A good number of artists had drawn or painted the atmosphere at Berbés before Martínez Abades, one being Francisco Padilla, who produced drawings, watercolours and oils on the theme during trips to Galicia in the summers of 1871 and 1873. In 1873 the magazine La Ilustración Española y Americana published woodblock prints by Capuz of a number of Padilla’s drawings and in 1874 the theme reached a wider audience when he won first prize in a competition organised by the magazine with a drawing entitled La Ribera de Vigo ("The Shore at Vigo") depicting a scene very similar to the one in this canvas. Other watercolour and gouache paintings from that time entitled Mercado ("Market") also dealt with the subject but most important of all is a canvas entitled Antigua ribera del Berbés de Vigo (Galicia) ["Old Shore at Berbés in Vigo (Galicia)"], which appeared on the Madrid art market a few years ago.

The Pedro Masaveu Collection possesses a canvas signed by Beruete which may date from his first period.
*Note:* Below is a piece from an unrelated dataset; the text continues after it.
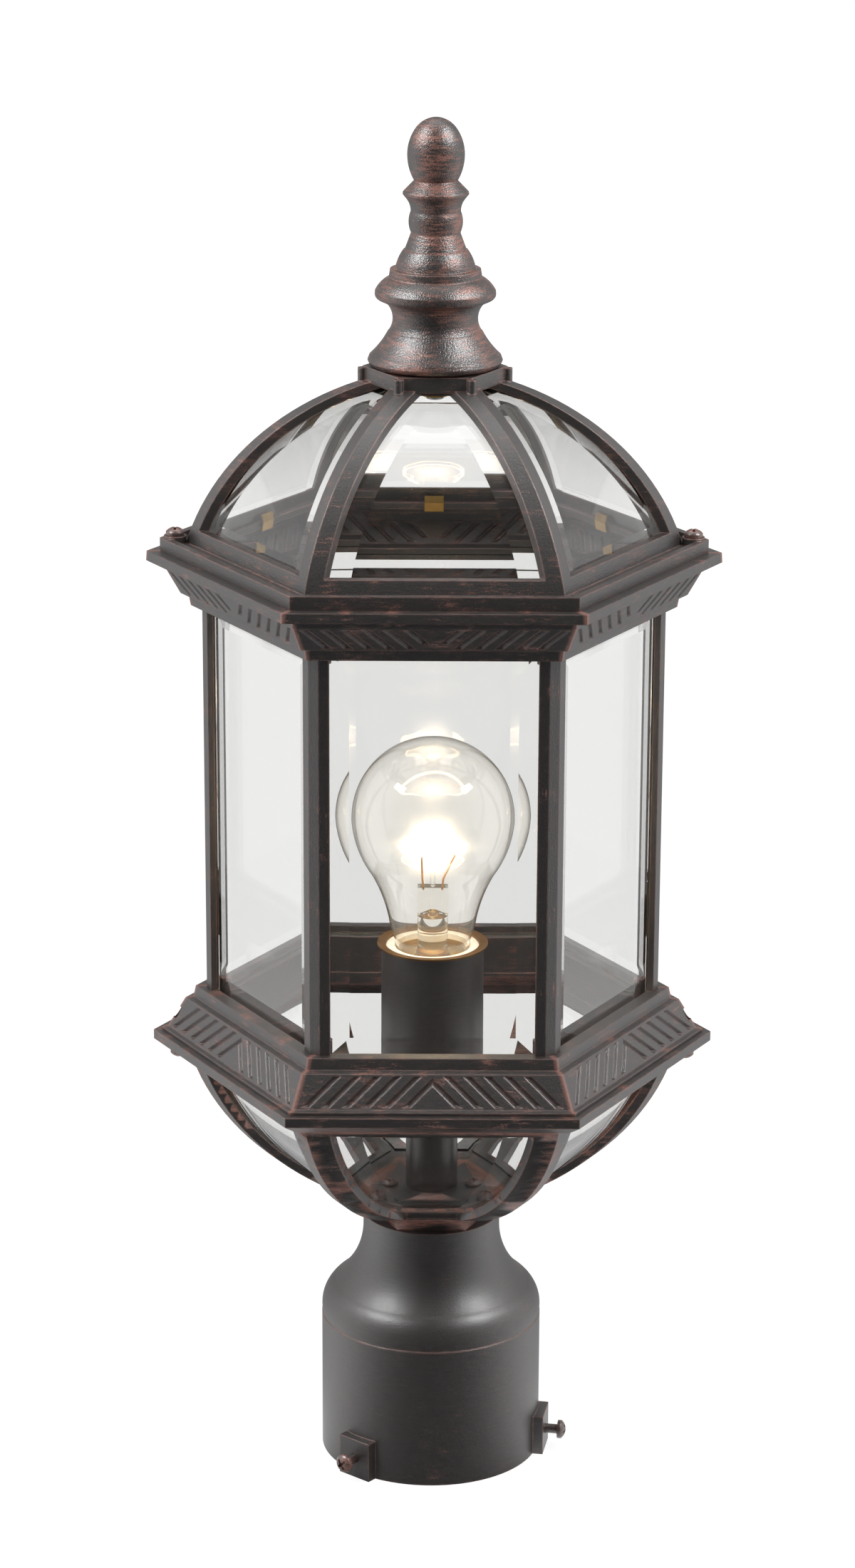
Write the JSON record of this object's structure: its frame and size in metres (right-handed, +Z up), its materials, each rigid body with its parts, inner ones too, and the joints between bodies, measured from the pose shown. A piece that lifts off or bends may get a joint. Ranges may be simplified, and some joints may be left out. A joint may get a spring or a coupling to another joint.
{
  "type": "post top lantern",
  "caption": "Hexagonal post top lantern with domed glass roof, bevelled side panes, glass bowl, turned finial, bulb and post fitter.",
  "frame": {"origin": "middle of the fitter's lower rim", "axes": "+Z up along the post, corners of the hexagon on X, one flat side faces -Y"},
  "size_m": [0.2036, 0.1764, 0.4964],
  "materials": {
    "painted_casting": "dark bronze with rubbed copper edges, satin",
    "dark_sleeve": "satin black",
    "painted_screw": "satin",
    "clear_glass": "clear, bevelled",
    "bulb_glass": "clear",
    "brass": "plain",
    "steel": "zinc plated",
    "porcelain": "glazed ceramic",
    "filament": "glowing"
  },
  "bodies": {
    "cage": {"bowl_frame": "painted_casting", "bowl_glass_1": "clear_glass", "bowl_glass_2": "clear_glass", "bowl_glass_3": "clear_glass", "bowl_glass_4": "clear_glass", "bowl_glass_5": "clear_glass", "bowl_glass_6": "clear_glass", "bowl_screws": "painted_screw", "centre_contact": "brass", "gallery": "painted_casting", "lock_nut_lower": "brass", "lock_nut_upper": "brass", "nipple": "brass", "pan_screws": "brass", "post_1": "painted_casting", "post_2": "painted_casting", "post_3": "painted_casting", "post_4": "painted_casting", "post_5": "painted_casting", "post_6": "painted_casting", "post_fitter": "painted_casting", "screw_shell": "brass", "side_glass_1": "clear_glass", "side_glass_2": "clear_glass", "side_glass_3": "clear_glass", "side_glass_4": "clear_glass", "side_glass_5": "clear_glass", "side_glass_6": "clear_glass", "socket_body": "porcelain", "socket_rim": "brass", "socket_sleeve": "dark_sleeve", "stem_tube": "dark_sleeve", "upper_frame": "painted_casting"},
    "roof": {"roof_frame": "painted_casting", "roof_glass_1": "clear_glass", "roof_glass_2": "clear_glass", "roof_glass_3": "clear_glass", "roof_glass_4": "clear_glass", "roof_glass_5": "clear_glass", "roof_glass_6": "clear_glass", "glass_clips": "brass", "finial": "painted_casting", "finial_stud": "steel", "finial_washer": "brass", "finial_nut": "brass"},
    "roof_screw_left": {"roof_screw_left": "painted_screw"},
    "roof_screw_right": {"roof_screw_right": "painted_screw"},
    "clamp_screw_1": {"clamp_screw_1": "painted_screw"},
    "clamp_screw_2": {"clamp_screw_2": "painted_screw"},
    "clamp_screw_3": {"clamp_screw_3": "painted_screw"},
    "bulb": {"bulb_glass": "bulb_glass", "bulb_cap": "brass", "bulb_contact": "steel", "bulb_stem": "bulb_glass", "filament_leads": "steel", "filament": "filament"}
  },
  "joints": [
    {"name": "roof_lift", "type": "slide", "parent": "cage", "child": "roof", "axis": [0, 0, 1], "range_m": [0, 0.16]},
    {"name": "roof_screw_left_out", "type": "slide", "parent": "roof", "child": "roof_screw_left", "axis": [0, 0, 1], "range_m": [0, 0.006]},
    {"name": "roof_screw_right_out", "type": "slide", "parent": "roof", "child": "roof_screw_right", "axis": [0, 0, 1], "range_m": [0, 0.006]},
    {"name": "bulb_out", "type": "slide", "parent": "cage", "child": "bulb", "axis": [0, 0, 1], "range_m": [0, 0.045]},
    {"name": "clamp_screw_1_turn", "type": "slide", "parent": "cage", "child": "clamp_screw_1", "axis": [0.6428, 0.766, 0], "range_m": [-0.004, 0.0045]},
    {"name": "clamp_screw_2_turn", "type": "slide", "parent": "cage", "child": "clamp_screw_2", "axis": [-0.9848, 0.1736, 0], "range_m": [-0.004, 0.0045]},
    {"name": "clamp_screw_3_turn", "type": "slide", "parent": "cage", "child": "clamp_screw_3", "axis": [0.342, -0.9397, 0], "range_m": [-0.004, 0.0045]}
  ]
}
It features the same theme but with a view of the other half of the beach extending westwards. Although it was later frequented by many 20th-century Galician painters, Berbés was also depicted in a number of 19th-century drawings, one of which, by Teodomiro Avendaño, was reproduced in a woodblock print by Capuz in La Ilustración Española y Americana (Madrid, 22 September 1874, p. 557). Other drawings include those by J. Ruiz (a print in La Ilustración Gallega y Asturiana, 8 August 1881) and Julio Riudavets (La Ilustración Española y Americana, 22 August 1886, p. 109). Serafín Avendaño subsequently produced illustrations of La Ribera for Blanco y Negro (12 August 1893) and of seaweed gathering (8 December 1900 and 21 April 1906).